What you are asked to do -> Repeat the listing in full, word for word.

======== Given material ========

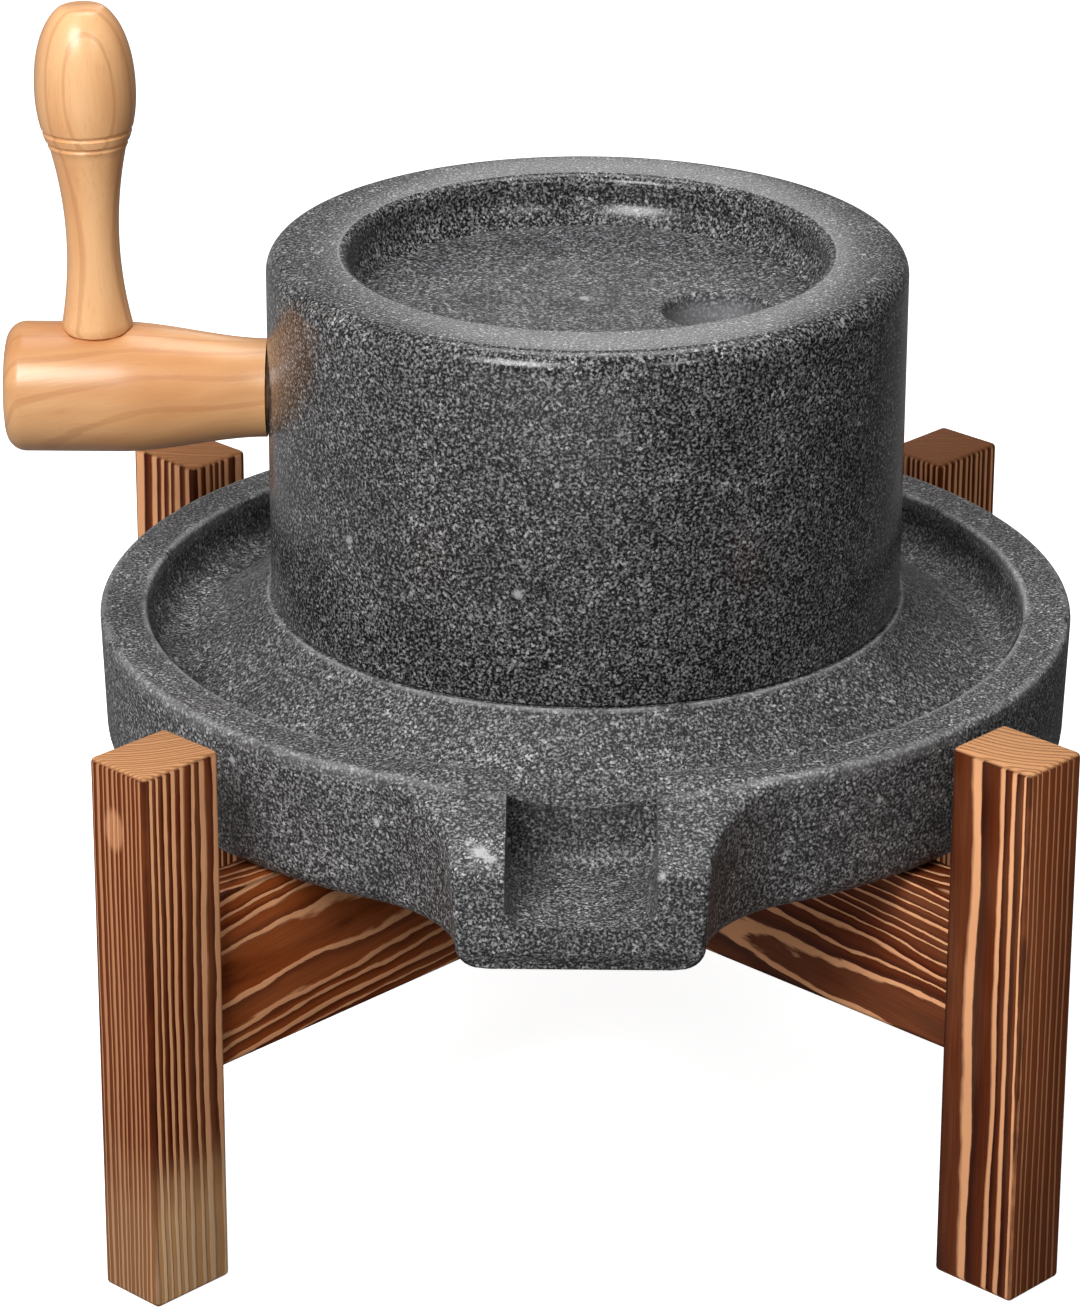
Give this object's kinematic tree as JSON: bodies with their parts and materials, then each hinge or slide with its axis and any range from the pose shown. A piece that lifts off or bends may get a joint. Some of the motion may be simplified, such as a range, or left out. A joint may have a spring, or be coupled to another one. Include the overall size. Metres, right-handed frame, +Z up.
{
  "type": "rotary quern",
  "caption": "Household rotary quern: a granite runner turned by a wooden crank on a granite bed stone with catch trough and spout, on a four-legged wooden stand.",
  "frame": {"origin": "middle of the whole mill's footprint, at floor level", "axes": "+Z up along the mill axis; -Y the way the spout points; -X the way the crank points at rest"},
  "size_m": [0.4374, 0.436, 0.4724],
  "materials": {
    "runner_granite": "polished dark granite with fine white speckle",
    "bed_granite": "honed dark granite with fine white speckle",
    "turned_wood": "pale close-grained wood, satin varnish",
    "charred_wood": "scorched and brushed softwood with strong pale grain"
  },
  "bodies": {
    "base": {"bed_stone": "bed_granite", "leg_front_left": "charred_wood", "leg_front_right": "charred_wood", "leg_back_left": "charred_wood", "leg_back_right": "charred_wood", "brace_front_left": "charred_wood", "brace_front_right": "charred_wood"},
    "runner": {"runner_stone": "runner_granite", "crank_arm": "turned_wood", "grip": "turned_wood"}
  },
  "joints": [
    {"name": "runner_turn", "type": "hinge", "parent": "base", "child": "runner", "pos_m": [0.0187, 0.018, 0.2275], "axis": [0, 0, 1], "continuous": true}
  ]
}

========

Correct output ->
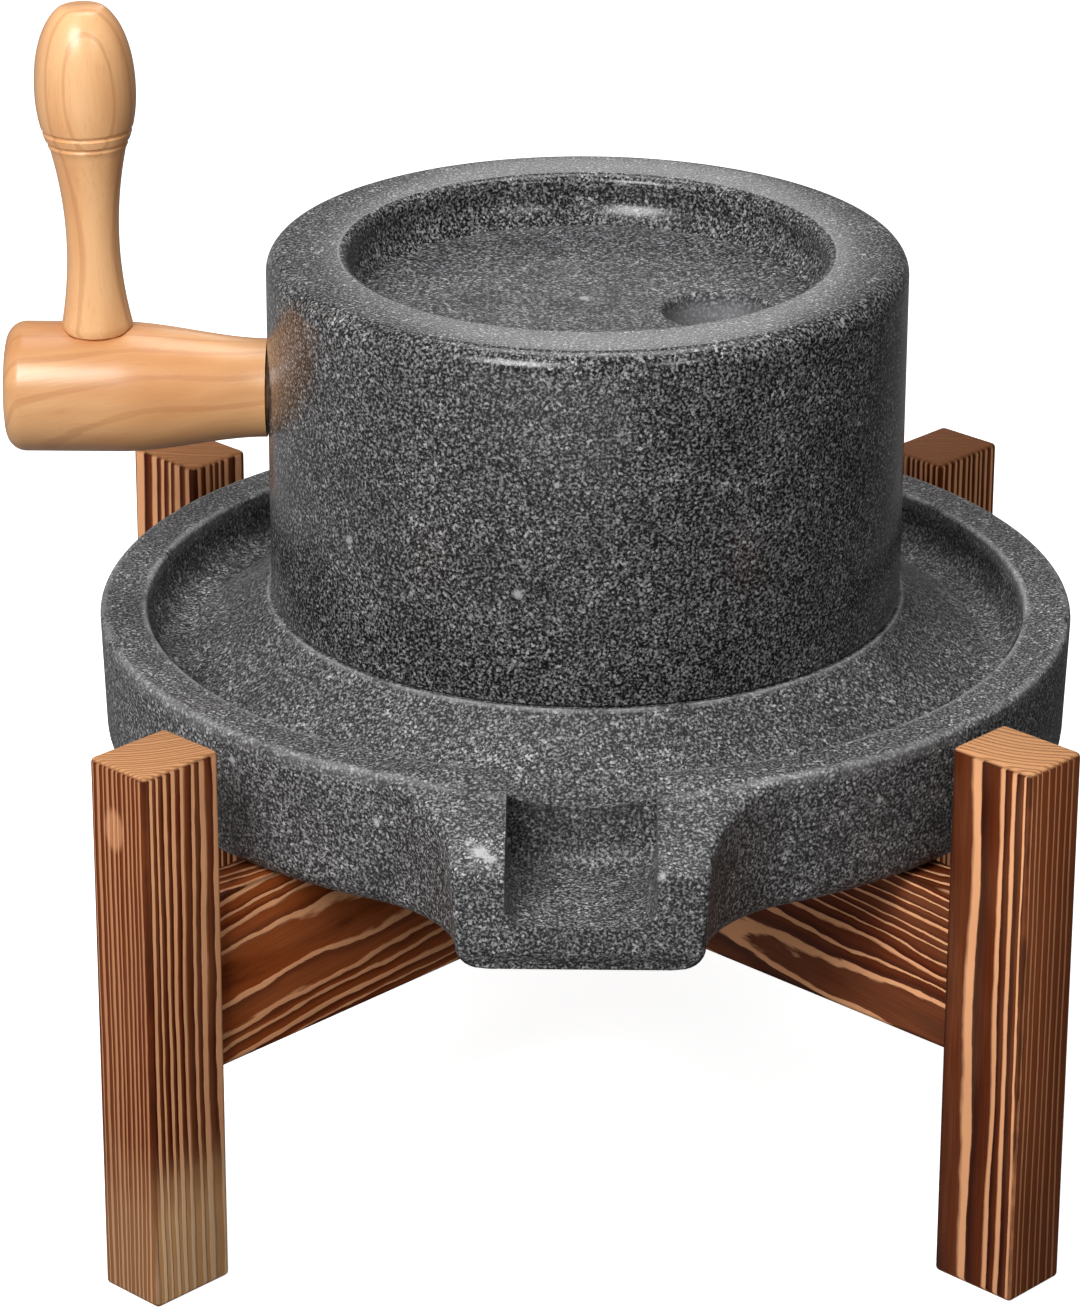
Give this object's kinematic tree as JSON: bodies with their parts and materials, then each hinge or slide with its axis and any range from the pose shown. A piece that lifts off or bends may get a joint. Some of the motion may be simplified, such as a range, or left out. A joint may have a spring, or be coupled to another one. Include the overall size. Metres, right-handed frame, +Z up.
{
  "type": "rotary quern",
  "caption": "Household rotary quern: a granite runner turned by a wooden crank on a granite bed stone with catch trough and spout, on a four-legged wooden stand.",
  "frame": {"origin": "middle of the whole mill's footprint, at floor level", "axes": "+Z up along the mill axis; -Y the way the spout points; -X the way the crank points at rest"},
  "size_m": [0.4374, 0.436, 0.4724],
  "materials": {
    "runner_granite": "polished dark granite with fine white speckle",
    "bed_granite": "honed dark granite with fine white speckle",
    "turned_wood": "pale close-grained wood, satin varnish",
    "charred_wood": "scorched and brushed softwood with strong pale grain"
  },
  "bodies": {
    "base": {"bed_stone": "bed_granite", "leg_front_left": "charred_wood", "leg_front_right": "charred_wood", "leg_back_left": "charred_wood", "leg_back_right": "charred_wood", "brace_front_left": "charred_wood", "brace_front_right": "charred_wood"},
    "runner": {"runner_stone": "runner_granite", "crank_arm": "turned_wood", "grip": "turned_wood"}
  },
  "joints": [
    {"name": "runner_turn", "type": "hinge", "parent": "base", "child": "runner", "pos_m": [0.0187, 0.018, 0.2275], "axis": [0, 0, 1], "continuous": true}
  ]
}